Die Bedrohung aquatischer Ökosysteme steht im Zentrum mehrerer aktueller Werkreihen von Annerose Schulze. Von 2015 bis 2019 arbeitet sie an einer mehrteiligen Installation unter dem Titel »…tropfen und fließen…«. Um dem Wasser als dem Ursprung alles Lebens ein bildkünstlerisches Äquivalent zu geben, entwickelt sie im Medium der Seidengarnstickerei abstrakte Bildzeichen, die archaisch-organische Formen zitieren. Es sind Kreissegmente, Spiralen und Kurvaturen in steil ansteigenden Wellenbergen und Tälern, Schwingungen nicht unähnlich. Die bei Lichteinfall schillernden Garne in Rosé- und Grautönen heben sich von ihrem Stickgrund ab, handgeschöpften nepalesischen Papieren, deren Fasern aus der Rinde des Loktabaumes gewonnen werden. Die installative Präsentation der Serie auf filigranen Konstruktionen geschweißter Stahlstäbe versetzt die horizontal darauf lagernden Blätter bei kleinster Erschütterung in Schwingung, die an eine wellenbewegte Wasseroberfläche denken lässt.

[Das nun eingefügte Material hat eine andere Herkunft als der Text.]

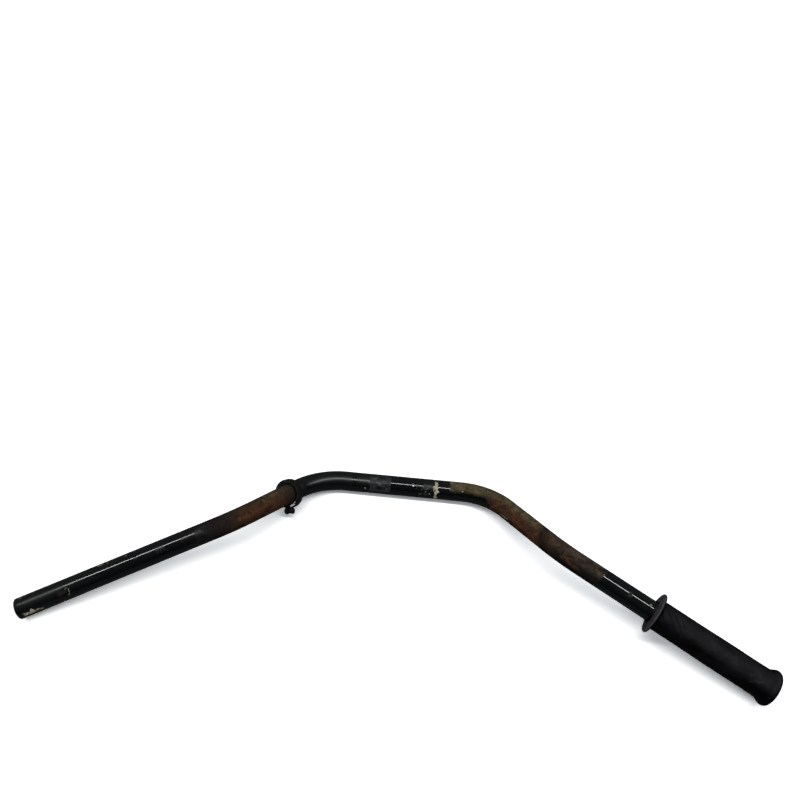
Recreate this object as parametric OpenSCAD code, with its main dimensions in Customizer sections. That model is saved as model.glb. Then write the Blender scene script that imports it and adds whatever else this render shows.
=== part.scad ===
// Handlebar: one bent steel tube with a fixed rubber grip on its right end
// and a small cushioned clamp, sitting askew, on its left leg.
// X runs along the middle of the tube, -Y is the rider's side, +Z is up.
// The origin is the middle of the straight that the fork clamps hold.

/* [Tube] */
// Outside diameter of the tube
tube_od = 22.2; // [22.0:0.1:22.4]
// Wall thickness of the tube
tube_wall = 2.0; // [1.5:0.1:2.5]
// Width of the chamfer on each rim of the tube's ends
rim_chamfer = 0.5; // [0.2:0.1:0.8]

/* [Bends] */
// Distance from the middle to the corner of the inner bend
middle_reach = 98.7; // [95:0.1:110]
// Sweep of the leg towards the rider, in degrees
leg_sweep = 46.9; // [35:0.1:55]
// Rise of the leg, in degrees
leg_rise = 17.6; // [10:0.1:25]
// Length of the leg from corner to corner
leg_length = 116.0; // [112:0.1:130]
// Sweep of the hand section towards the rider, in degrees
hand_sweep = 27.8; // [20:0.1:34]
// Fall of the hand section, in degrees
hand_fall = 7.3; // [3:0.1:12]
// Length of the hand section from its corner to the tube's end
hand_length = 234.6; // [220:0.1:250]
// Centre-line radius of the inner bend
inner_bend_r = 68.5; // [60:0.1:72]
// Centre-line radius of the outer bend
outer_bend_r = 78.3; // [70:0.1:85]

/* [Punch mark] */
// Distance of the punch mark from the middle
punch_x = 12.0; // [8:0.5:14]
// Height of the punch mark round the tube, in degrees above the rider's side
punch_angle = 75; // [0:1:90]
// Radius of the punch mark's round bottom
punch_r = 1.0; // [0.6:0.1:1.4]

/* [Grip] */
// Length of the grip over the tube, without its end wall
grip_length = 131.4; // [115:0.1:140]
// Thickness of the grip's end wall
grip_end_wall = 2.2; // [1.5:0.1:4]
// Outside radius of the grip's hand part
grip_r = 15.75; // [14:0.05:17]
// Radial squeeze of the rubber on the tube
grip_squeeze = 0.1; // [0.05:0.05:0.2]
// Radius of the flange at the inner end
flange_r = 22.2; // [20:0.1:25]
// Thickness of the flange
flange_t = 3.0; // [2:0.1:4]
// Length of the neck between the flange and the open end
neck_length = 3.4; // [2.5:0.1:5]
// Radius of the lip round the open end
neck_r = 12.4; // [12:0.1:13]
// Radius of the bead at the outer end
bead_r = 19.0; // [17:0.1:20]
// Width of the bead
bead_w = 8.0; // [6:0.1:10]

/* [Clamp] */
// Distance of the clamp's middle from the corner of the inner bend
clamp_reach = 44.1; // [43:0.1:46]
// Angle between the clamp's axis and the tube, in degrees
clamp_skew = 27.7; // [10:0.1:28]
// Direction of that tilt round the tube, in degrees
skew_turn = 17.8; // [0:0.1:90]
// Direction of the ears round the clamp's axis, in degrees
ear_turn = -57.5; // [-90:0.1:0]
// Outside radius of the steel band
band_r = 16.45; // [16.4:0.05:17]
// Thickness of the steel band
band_t = 1.6; // [1.4:0.1:1.6]
// Width of the steel band
band_w = 7.0; // [6:0.1:7]
// Radial running clearance between the cushion and the tube
cushion_clearance = 0.05; // [0.02:0.01:0.1]
// Depth of the crescent gap between the cushion and the band
crescent_depth = 1.5; // [0.5:0.1:1.5]
// Direction of the deepest part of the crescent, in degrees from the ears
crescent_turn = -34; // [-34:1:-20]
// Gap between the two ears
ear_gap = 1.9; // [1:0.1:3]
// Radius of the rounded tip of each ear
ear_tip_r = 2.9; // [2.8:0.1:3.4]

/* [Screw] */
// Distance of the screw from the clamp's middle
screw_reach = 19.8; // [19.8:0.1:21]
// Radius of the M4 screw
screw_r = 2.0; // [1.8:0.1:2]
// Radius of the hole in the ears and the washer
screw_hole_r = 2.15; // [2.1:0.05:2.25]
// Radius of the screw's head
head_r = 3.4; // [3:0.1:3.4]
// Height of the screw's head
head_h = 2.2; // [1.8:0.1:2.6]
// Radius of the washer
washer_r = 3.4; // [3.2:0.1:3.4]
// Thickness of the washer
washer_t = 0.5; // [0.4:0.1:0.8]
// Width of the nut across its flats
nut_af = 7.0; // [6.5:0.1:7]
// Height of the nut
nut_h = 2.9; // [2.2:0.1:3.2]

/* [Hidden] */
$fn = 96;
tube_r = tube_od / 2;
bore_r = tube_r - tube_wall;
cushion_w = band_w - 0.4;       // the cushion stays just inside the band's edges
cushion_r = band_r - band_t - 0.05;
cushion_split = 1.2;            // width of the cut through the cushion at the ears
ear_t = band_t;
ear_face = ear_gap / 2 + ear_t; // outer face of each ear, from the plane between them
ear_root = band_r - band_t;
slot_depth = 0.8;               // depth of the screwdriver slot
slot_w = 1.0;                   // width of the screwdriver slot
shank_past_nut = 0.4;           // length of thread showing beyond the nut
cut = 1;                        // overrun of cutting shapes
let_in = 0.5;                   // length of each straight that runs on into a bend
bend_thinning = 0.01;           // the bends' wall is this much thinner on each face

function heading(sweep, rise) = [cos(rise) * cos(sweep), -cos(rise) * sin(sweep), sin(rise)];
function unit(v) = v / norm(v);
function turn_between(a, b) = acos(a * b);
function corner_reach(radius, a, b) = radius * tan(turn_between(a, b) / 2);
function square_to(v) = unit(cross(v, [0, 0, 1]));

middle_way = [1, 0, 0];
leg_way = heading(leg_sweep, leg_rise);
hand_way = heading(hand_sweep, -hand_fall);
inner_corner = middle_reach * middle_way;
outer_corner = inner_corner + leg_length * leg_way;
inner_trim = corner_reach(inner_bend_r, middle_way, leg_way);
outer_trim = corner_reach(outer_bend_r, leg_way, hand_way);
leg_run = leg_length - inner_trim - outer_trim;
hand_run = hand_length - outer_trim;

// Puts children with their origin at p, their X along x and their Z along z.
module stand(p, x, z) {
  y = cross(z, x);
  multmatrix([
    [x[0], y[0], z[0], p[0]],
    [x[1], y[1], z[1], p[1]],
    [x[2], y[2], z[2], p[2]],
    [0, 0, 0, 1]
  ]) children();
}

// Puts children on the right-hand half, and their mirror image on the left.
module both_sides() {
  children();
  mirror([1, 0, 0]) children();
}

// A straight length of hollow tube from p along a heading, let into the bend at each end.
module straight(p, way, length) {
  stand(p - let_in * way, square_to(way), way)
    linear_extrude(length + 2 * let_in)
      difference() {
        circle(tube_r);
        circle(bore_r);
      }
}

// A bend of hollow tube that turns from heading a to heading b round a corner.
module bend(corner, a, b, radius) {
  start = corner - corner_reach(radius, a, b) * a;
  inward = unit(b - (a * b) * a);
  stand(start, inward, a)
    translate([radius, 0, 0])
      rotate([90, 0, 180])
        rotate_extrude(angle = turn_between(a, b))
          translate([radius, 0])
            difference() {
              circle(tube_r - bend_thinning);
              circle(bore_r + bend_thinning);
            }
}

// The straight hand section, with chamfered rims at the tube's end.
module hand_section() {
  stand(outer_corner + outer_trim * hand_way, square_to(hand_way), hand_way)
    rotate_extrude()
      polygon([
        [bore_r, -let_in],
        [tube_r, -let_in],
        [tube_r, hand_run - rim_chamfer],
        [tube_r - rim_chamfer, hand_run],
        [bore_r + rim_chamfer, hand_run],
        [bore_r, hand_run - rim_chamfer]
      ]);
}

module punch_mark() {
  rotate([-punch_angle, 0, 0])
    translate([punch_x, -tube_r - punch_r / 3, 0])
      sphere(punch_r);
}

module bar_tube() {
  color("#1b1e1f")
    union() {
      difference() {
        straight([inner_trim - middle_reach, 0, 0], middle_way, 2 * (middle_reach - inner_trim));
        punch_mark();
      }
      both_sides() {
        bend(inner_corner, middle_way, leg_way, inner_bend_r);
        straight(inner_corner + inner_trim * leg_way, leg_way, leg_run);
        bend(outer_corner, leg_way, hand_way, outer_bend_r);
        hand_section();
      }
    }
}

// Puts children on the right-hand end, with Z outwards and the origin at the grip's open end.
module on_grip_end() {
  stand(outer_corner + (hand_length - grip_length) * hand_way, square_to(hand_way), hand_way)
    children();
}

// Half outline of the grip: neck, flange, hand part, flare and bead.
module grip_outline() {
  whole = grip_length + grip_end_wall;
  lip = 2.6;
  groove_r = tube_r + 0.5;
  flange_round = flange_t / 2;
  bead_round = bead_w / 2;
  flare = 4;
  square([groove_r, neck_length]);
  square([neck_r, lip]);
  translate([0, neck_length]) square([flange_r - flange_round, flange_t]);
  translate([flange_r - flange_round, neck_length + flange_round]) circle(flange_round);
  translate([0, neck_length]) square([grip_r, whole - neck_length - bead_w]);
  polygon([
    [0, whole - bead_w - flare],
    [grip_r, whole - bead_w - flare],
    [bead_r - bead_round, whole - bead_round],
    [0, whole - bead_round]
  ]);
  translate([0, whole - bead_w]) square([bead_r - bead_round, bead_w]);
  translate([bead_r - bead_round, whole - bead_round]) circle(bead_round);
}

module grip() {
  color("#2c2b2e")
    on_grip_end()
      rotate_extrude()
        difference() {
          grip_outline();
          translate([0, -cut]) square([tube_r - grip_squeeze, grip_length + cut]);
        }
}

// Puts children at the middle of the clamp with Z along the tube.
module on_clamp_tube() {
  centre = inner_corner + clamp_reach * leg_way;
  way = [leg_way[0], -leg_way[1], -leg_way[2]];
  stand([-centre[0], centre[1], centre[2]], cross(square_to(-way), way), way)
    children();
}

// Puts children in the askew clamp's own frame: Z along the band's axis, X out along the ears.
module on_clamp() {
  on_clamp_tube()
    skewed() children();
}

module skewed() {
  rotate([0, 0, skew_turn]) rotate([0, clamp_skew, 0]) rotate([0, 0, ear_turn]) children();
}

module unskewed() {
  rotate([0, 0, -ear_turn]) rotate([0, -clamp_skew, 0]) rotate([0, 0, -skew_turn]) children();
}

// Puts children on the screw's axis, with Z from the head towards the nut.
module on_screw() {
  on_clamp() translate([screw_reach, 0, 0]) rotate([-90, 0, 0]) children();
}

// The rubber sleeve: its bore follows the tube while its outside follows the askew band.
module clamp_cushion() {
  color("#151617")
    on_clamp()
      difference() {
        translate([0, 0, -cushion_w / 2])
          linear_extrude(cushion_w)
            intersection() {
              circle(cushion_r);
              rotate([0, 0, crescent_turn]) translate([-crescent_depth, 0]) circle(cushion_r);
            }
        unskewed() cylinder(h = 4 * band_w, r = tube_r + cushion_clearance, center = true);
        translate([0, -cushion_split / 2, -band_w]) cube([band_r, cushion_split, 2 * band_w]);
      }
}

// One ear of the band, from the ring out to its rounded tip.
module ear() {
  difference() {
    union() {
      translate([ear_root, ear_gap / 2, -band_w / 2])
        cube([screw_reach - ear_root, ear_t, band_w]);
      translate([screw_reach, ear_gap / 2, 0])
        rotate([-90, 0, 0])
          intersection() {
            cylinder(h = ear_t, r = band_w / 2);
            translate([0, -band_w / 2, 0]) cube([ear_tip_r, band_w, ear_t]);
          }
    }
    translate([screw_reach, ear_gap / 2 - cut, 0])
      rotate([-90, 0, 0])
        cylinder(h = ear_t + 2 * cut, r = screw_hole_r);
  }
}

module clamp_band() {
  color("#1d1f20")
    on_clamp()
      union() {
        translate([0, 0, -band_w / 2])
          linear_extrude(band_w)
            difference() {
              circle(band_r);
              circle(band_r - band_t);
              translate([0, -ear_gap / 2]) square([band_r + cut, ear_gap]);
            }
        ear();
        mirror([0, 1, 0]) ear();
      }
}

module clamp_screw() {
  thread_end = ear_face + washer_t + nut_h + shank_past_nut;
  color("#232527")
    on_screw()
      union() {
        translate([0, 0, -ear_face]) cylinder(h = ear_face + thread_end, r = screw_r);
        translate([0, 0, -ear_face - head_h])
          difference() {
            cylinder(h = head_h, r = head_r);
            translate([-slot_w / 2, -head_r - cut, -cut]) cube([slot_w, 2 * (head_r + cut), slot_depth + cut]);
          }
      }
}

module clamp_washer() {
  color("#3a3d3f")
    on_screw()
      translate([0, 0, ear_face])
        difference() {
          cylinder(h = washer_t, r = washer_r);
          translate([0, 0, -cut]) cylinder(h = washer_t + 2 * cut, r = screw_hole_r);
        }
}

module clamp_nut() {
  corner_r = nut_af / 2 / cos(30);
  color("#2b2d2f")
    on_screw()
      translate([0, 0, ear_face + washer_t])
        difference() {
          rotate([0, 0, 30]) cylinder(h = nut_h, r = corner_r, $fn = 6);
          translate([0, 0, -cut]) cylinder(h = nut_h + 2 * cut, r = screw_r);
        }
}

bar_tube();
grip();
clamp_cushion();
clamp_band();
clamp_screw();
clamp_washer();
clamp_nut();
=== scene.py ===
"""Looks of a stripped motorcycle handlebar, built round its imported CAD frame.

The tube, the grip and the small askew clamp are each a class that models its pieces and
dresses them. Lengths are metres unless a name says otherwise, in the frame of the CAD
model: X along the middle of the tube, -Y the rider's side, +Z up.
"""

import logging
import math
from dataclasses import dataclass, field
from enum import Enum

import bpy
import numpy as np
from mathutils import Matrix, Vector, noise

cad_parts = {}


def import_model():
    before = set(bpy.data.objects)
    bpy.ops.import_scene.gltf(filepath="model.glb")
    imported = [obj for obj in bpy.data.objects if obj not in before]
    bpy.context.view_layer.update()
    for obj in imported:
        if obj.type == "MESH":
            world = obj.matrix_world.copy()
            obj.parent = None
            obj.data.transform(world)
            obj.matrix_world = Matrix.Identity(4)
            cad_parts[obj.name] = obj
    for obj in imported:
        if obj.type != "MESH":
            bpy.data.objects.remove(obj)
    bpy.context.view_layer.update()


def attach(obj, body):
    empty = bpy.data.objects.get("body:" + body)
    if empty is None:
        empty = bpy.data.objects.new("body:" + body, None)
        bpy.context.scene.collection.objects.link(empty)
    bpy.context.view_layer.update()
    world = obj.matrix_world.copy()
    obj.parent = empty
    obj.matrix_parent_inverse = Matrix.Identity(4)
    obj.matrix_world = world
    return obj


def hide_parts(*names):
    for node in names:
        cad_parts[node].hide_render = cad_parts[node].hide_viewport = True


LOG = logging.getLogger("handlebar")
MM = 0.001
TUBE_R = 11.1 * MM
PLACE = "place"
FOLD = "fold"
UPNESS = "upness"
Colour = tuple[float, float, float]
Point = tuple[float, float]


class Body(Enum):
    """The CAD bodies that pieces ride on."""

    BAR = "bar"
    CLAMP = "cable_clamp"


class Slot(Enum):
    """The material slots of the pieces."""

    PAINT = "black_paint"
    GRIP = "grip_rubber"
    CUSHION = "cushion_rubber"
    BAND = "clamp_paint"
    FASTENER = "fastener_steel"


# --------------------------------------------------------------------- geometry helpers


def heading(sweep: float, rise: float) -> Vector:
    """Unit vector that sweeps towards the rider and rises by the given degrees."""
    sweep, rise = math.radians(sweep), math.radians(rise)
    return Vector((math.cos(rise) * math.cos(sweep), -math.cos(rise) * math.sin(sweep), math.sin(rise)))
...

In den Werkfolgen »Das Gedächtnis des Wassers« und »Störungen« widmet sich die Mitbegründerin der Künstlerinnenvereinigung Dresdner Sezession 89 Risiken und Gefährdungen der Meere und urbanen Gewässer wie Atomwaffenversuchen, Folgen von Überfischung, Bauaktivitäten oder den Auswirkungen von endokrinen Substanzen im Abwasser sowie der zunehmenden Erderwärmung. Basis ihrer komplexen Collagen sind geschöpfte Japanpapiere. Diese bearbeitet Annerose Schulze mitunter von beiden Seiten. Großflächig, in abstraktem Duktus aquarelliert sie den Malgrund, lässt die Farbe in Rinnsalen oder kleineren Flächen frei fließen und tritt als Künstlerin bewusst hinter das akzidentielle Wirken der Farbe zurück. Über Collagen in variierenden Papieren setzt sie zarte Stickereien in pastellenem oder intensivem Colorit, die gegenständlichere Formulierungen sichtbar werden lassen.

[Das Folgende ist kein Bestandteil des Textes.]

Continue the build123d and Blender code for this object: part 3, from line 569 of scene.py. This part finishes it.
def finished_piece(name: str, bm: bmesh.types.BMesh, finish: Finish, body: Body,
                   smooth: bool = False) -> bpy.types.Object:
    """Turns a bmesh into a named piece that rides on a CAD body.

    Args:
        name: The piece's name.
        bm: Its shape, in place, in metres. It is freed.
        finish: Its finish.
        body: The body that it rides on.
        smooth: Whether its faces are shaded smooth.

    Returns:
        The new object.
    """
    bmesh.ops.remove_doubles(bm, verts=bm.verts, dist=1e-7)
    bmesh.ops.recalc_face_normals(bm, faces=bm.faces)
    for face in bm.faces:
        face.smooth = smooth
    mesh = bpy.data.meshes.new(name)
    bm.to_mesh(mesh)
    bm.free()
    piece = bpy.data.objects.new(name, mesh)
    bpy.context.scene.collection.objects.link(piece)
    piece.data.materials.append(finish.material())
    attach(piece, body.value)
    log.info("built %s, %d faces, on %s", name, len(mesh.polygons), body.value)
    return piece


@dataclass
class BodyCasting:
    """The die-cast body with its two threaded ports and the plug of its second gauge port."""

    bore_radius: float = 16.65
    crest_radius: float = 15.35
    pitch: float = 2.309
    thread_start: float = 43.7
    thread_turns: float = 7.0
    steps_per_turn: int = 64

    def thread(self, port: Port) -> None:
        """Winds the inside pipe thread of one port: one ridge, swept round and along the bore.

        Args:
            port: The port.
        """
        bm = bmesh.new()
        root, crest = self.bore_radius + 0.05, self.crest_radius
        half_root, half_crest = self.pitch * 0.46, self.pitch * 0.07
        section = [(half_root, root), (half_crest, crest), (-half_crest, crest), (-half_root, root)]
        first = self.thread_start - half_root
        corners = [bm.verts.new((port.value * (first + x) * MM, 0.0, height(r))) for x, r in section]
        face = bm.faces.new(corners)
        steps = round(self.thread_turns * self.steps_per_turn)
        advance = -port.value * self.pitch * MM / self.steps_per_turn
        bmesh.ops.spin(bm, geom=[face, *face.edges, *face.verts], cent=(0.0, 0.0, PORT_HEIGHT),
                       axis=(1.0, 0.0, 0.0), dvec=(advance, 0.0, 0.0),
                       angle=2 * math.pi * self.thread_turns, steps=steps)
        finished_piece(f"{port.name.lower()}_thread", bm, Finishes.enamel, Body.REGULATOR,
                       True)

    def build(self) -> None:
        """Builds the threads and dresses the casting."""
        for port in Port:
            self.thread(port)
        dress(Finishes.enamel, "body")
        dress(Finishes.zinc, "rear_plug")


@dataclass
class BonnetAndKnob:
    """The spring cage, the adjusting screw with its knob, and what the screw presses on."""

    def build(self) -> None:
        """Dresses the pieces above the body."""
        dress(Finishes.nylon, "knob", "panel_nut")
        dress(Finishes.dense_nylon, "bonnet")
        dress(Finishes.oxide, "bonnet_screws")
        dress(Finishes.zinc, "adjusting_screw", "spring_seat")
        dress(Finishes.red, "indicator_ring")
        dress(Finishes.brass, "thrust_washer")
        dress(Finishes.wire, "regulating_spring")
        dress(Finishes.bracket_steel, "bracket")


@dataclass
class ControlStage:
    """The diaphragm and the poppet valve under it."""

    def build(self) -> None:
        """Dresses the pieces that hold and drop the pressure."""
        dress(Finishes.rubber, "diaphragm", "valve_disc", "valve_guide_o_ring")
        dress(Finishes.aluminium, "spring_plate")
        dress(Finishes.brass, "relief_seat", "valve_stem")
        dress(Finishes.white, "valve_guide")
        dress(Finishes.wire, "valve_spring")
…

Die Dekonstruktion von Schriftzeichen findet auch in den 2010 entstandenen Blättern »paradiesische Spuren« und »Adam« ihren Widerhall. Ausgangspunkt bilden auf wenige Fragmente kondensierte Einzelbuchstaben, die die Künstlerin als ornamentale Kürzel mit goldenem Garn in den Grund aus Loktapapier stickt. Beinahe warnend schimmern jene Lettern wie die geisterhafte Schrift, die dem babylonischen Fürsten Belsazar im Alten Testament während eines Festmahls plötzlich an der Wand entgegenleuchtet und sich als Menetekel offenbart. So künden jene Lettern in Annerose Schulzes »Paradiesische Spuren« auch vom universellen Scheitern der Menschheit. Der Apfel vom Baum der Erkenntnis ist bereits zu Boden gefallen und dunkle Blätter zeugen von der Sterblichkeit. Verführer und Verführter sind auf dem Blatt »Adam« in schwebender Konturierung in ein arabeskes Narrativ gefasst. Eva bleibt unsichtbar, die Schuld fällt hier symbolisch der männlich dominierten Zivilisation zu.

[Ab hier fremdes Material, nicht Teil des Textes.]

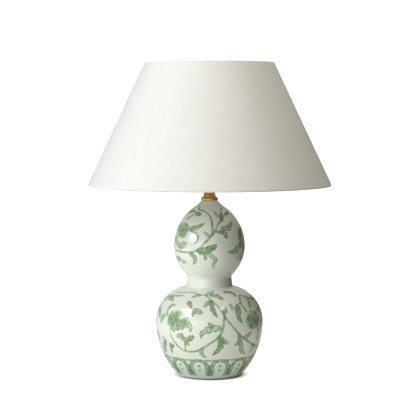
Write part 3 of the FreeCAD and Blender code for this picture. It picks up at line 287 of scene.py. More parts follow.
# %% The gourd's outline
BELLY = {"radius": 99.5, "height": 100, "flank": 139, "shoulder": 67}
BULB = {"radius": 65.6, "height": 241.5, "under": 76, "crown": 88}
WAIST = {"low_radius": 43, "low_fillet": 3, "high_radius": 40.5, "high_fillet": 12}
LIP = {"radius": 15, "height": 326, "arc": 35}
WALL, FOOT_HEIGHT, FLOOR_UNDER, FLOOR_TOP = 5.5, 2, 12, 18
RECESS_RADIUS, FLOOR_HOLE, MOUTH_RADIUS, FOOT_ROUND, RECESS_EDGE = 49, 6, 8, 1.6, 0.6
LEAD_HEIGHT, LEAD_RADIUS, SEAT_RADIUS, SEAT_DEPTH = 28, 5.2, 8.4, 0.6


def arc(centre, radius, start, end, steps):
    """Points (radius, height) round a centre from angle start to angle end, in radians."""
    turn = np.linspace(start, end, steps)
    return [(centre[0] + radius * math.cos(a), centre[1] + radius * math.sin(a)) for a in turn]


def crease(centre, radius, corner, along, fillet):
    """A fillet between a circle and a line from corner: its centre, and its two touching points' angles."""
    unit = np.array(along) / np.hypot(*along)
    side = np.array([unit[1], -unit[0]]) * fillet
    offset = np.array(corner) + side - np.array(centre)
    reach = -offset @ unit
    depth = math.sqrt((radius + fillet) ** 2 - (offset @ offset - reach ** 2))
    middle = min((np.array(corner) + side + unit * (reach + s * depth) for s in (-1, 1)),
                 key=lambda p: np.hypot(*(p - np.array(corner))))
    to_circle, to_line = np.array(centre) - middle, -side
    return middle, math.atan2(to_circle[1], to_circle[0]), math.atan2(to_line[1], to_line[0])


def gourd_side(inset):
    """The side from the foot to the lip, or the cavity's when it is drawn in by the wall."""
    flank_centre = (BELLY["radius"] - BELLY["flank"], BELLY["height"])
    shoulder_centre = (BELLY["radius"] - BELLY["shoulder"], BELLY["height"])
    under_centre = (BULB["radius"] - BULB["under"], BULB["height"])
    crown_centre = (BULB["radius"] - BULB["crown"], BULB["height"])
    flank, shoulder = BELLY["flank"] - inset, BELLY["shoulder"] - inset
    under, crown = BULB["under"] - inset, BULB["crown"] - inset
    start = FLOOR_TOP if inset else FOOT_HEIGHT
    low_r, high_r = WAIST["low_radius"] - inset, WAIST["high_radius"] - inset
    low = (low_r, shoulder_centre[1] + math.sqrt(shoulder ** 2 - (low_r - shoulder_centre[0]) ** 2))
    high = (high_r, under_centre[1] - math.sqrt(under ** 2 - (high_r - under_centre[0]) ** 2))
    line = (high[0] - low[0], high[1] - low[1])
    points = arc(flank_centre, flank, math.asin((start - BELLY["height"]) / flank), 0, 40)
    if inset:
        points += arc(shoulder_centre, shoulder, 0, math.asin((low[1] - BELLY["height"]) / shoulder), 24)
        points += arc(under_centre, under, math.asin((high[1] - BULB["height"]) / under), 0, 24)
        points += arc(crown_centre, crown, 0, math.acos((MOUTH_RADIUS - crown_centre[0]) / crown), 24)
        return points
    middle, to_circle, to_line = crease(shoulder_centre, shoulder, low, line, WAIST["low_fillet"])
    points += arc(shoulder_centre, shoulder, 0, to_circle + math.pi, 32)
    points += arc(middle, WAIST["low_fillet"], to_circle % math.tau, to_line % math.tau, 6)
    middle, to_circle, to_line = crease(under_centre, under, high, line, WAIST["high_fillet"])
    points += arc(middle, WAIST["high_fillet"], to_line % math.tau, to_circle % math.tau, 8)
    points += arc(under_centre, under, (to_circle + math.pi) % math.tau - math.tau, 0, 32)
    near, span = crown + LIP["arc"], np.array([LIP["radius"], LIP["height"]]) - np.array(crown_centre)
    length = np.hypot(*span)
    along = (near ** 2 - LIP["arc"] ** 2 + length ** 2) / (2 * length)
    unit = span / length
    square_to_it = np.array([unit[1], -unit[0]])
    hollow = np.array(crown_centre) + unit * along + square_to_it * math.sqrt(near ** 2 - along ** 2)
    leave = math.atan2(hollow[1] - crown_centre[1], hollow[0] - crown_centre[0])
    rim = math.atan2(LIP["height"] - hollow[1], LIP["radius"] - hollow[0])
    points += arc(crown_centre, crown, 0, leave, 48)
    points += arc(hollow, LIP["arc"], leave + math.pi, rim % math.tau, 10)
    return points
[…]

In den Arbeiten Annerose Schulzes designieren Zeichen einen eigenen Bedeutungshorizont, sind Wegweisungen einer ethisch-moralischen Aufforderung zur Vita activa. Die Betrachtung ihrer Werke spiegelt nicht allein die Fragilität und Schönheit unseres bedrohten physischen Lebensraums und unserer freiheitlichen, demokratischen Werte. Wir werden zugleich angehalten, die davon ausgehende ästhetische Erfahrung als motivierende Interaktion von lebendigem Geschöpf und Umwelt wahrzunehmen und somit als Teil des eigentlichen Lebensprozesses zu begreifen.
Katharina Arlt


Die Ausstellung »Wegzeichen« mit Collagen und Assemblagen von Annerose Schulze ist noch bis 18. Mai im Bergverwalterhaus der Hoflößnitz in Radebeul, Knohllweg 37, zu sehen, geöffnet Di–So 10–18 Uhr.